If you look at the pictures, you'll also notice that the reflection dips at the center are -23dB (9MHz), -24.5dB (24MHz), -23dB (45MHz) and is -25dB (118MHz) so a bit smaller than 10% in amplitude is coming back. It's not really matched to 50 Ohm transmission line, and that on its own is OK, but because of that, I wonder if we can add a bit of resistance to bring down Q values without any negative impact (like worse matching with increased reflections) in the future design. 

After this first round of tuning, three set screws on the front plate were all extracted, and there was no change in the tuning of 118MHz dip.

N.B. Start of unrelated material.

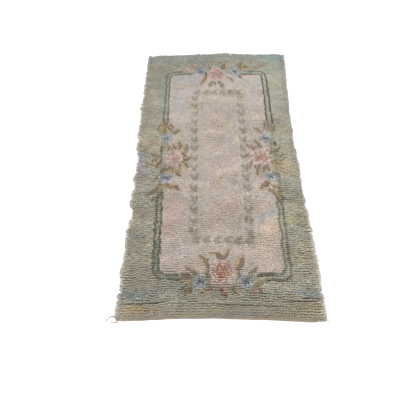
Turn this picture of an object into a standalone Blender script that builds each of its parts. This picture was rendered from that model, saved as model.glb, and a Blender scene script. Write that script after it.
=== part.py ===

I changed the orientation of the EOM and the frequency jumped a bit

Up to this point, tuning was done with the front plate facing down and put on the ceramic insulator placed on the EOM base (because it's convenient to access trim caps that way).

When I changed the orientation of the EOM so the front plate becomes upfront (i.e. like intended), the frequency of 118MHz dip shifted a bit, from 118.3055MHz to 118.31745MHz, it's just 12kHz shift so not the end of the world but it's still meaningful. Maybe it's the interaction of the magnetic field from the coil and the metals nearby?

Then I tapped the front plate and side plates and it shifted again, fortunately by smaller amount (from 118.31745 to 118.3113MHz, a negative 6kHz jump).

What we'll do tomorrow is to fully assemble the unit, tune it again as good as we can, then tap and retune if necessary. Hopefully, tapping enough and things will settle to the bottom of the potential.

Once the EOM goes into chamber we'll measure the resonances again, and we might have to retune in chamber.

I was also wondering why the S11 (return loss) is narrower then the transmission curve back when we did the prototype testing at LLO. So I did the math myself - the attached plot shows the calculated curves for voltage across the crystal for 1 W incident RF power and S11 for 9.1 MHz (similar for other f's). Initially I also made the same mistake estimating the Q - the Q is actually about 100 not ~1000 as one can see from the transmission curve (voltage on the crystal).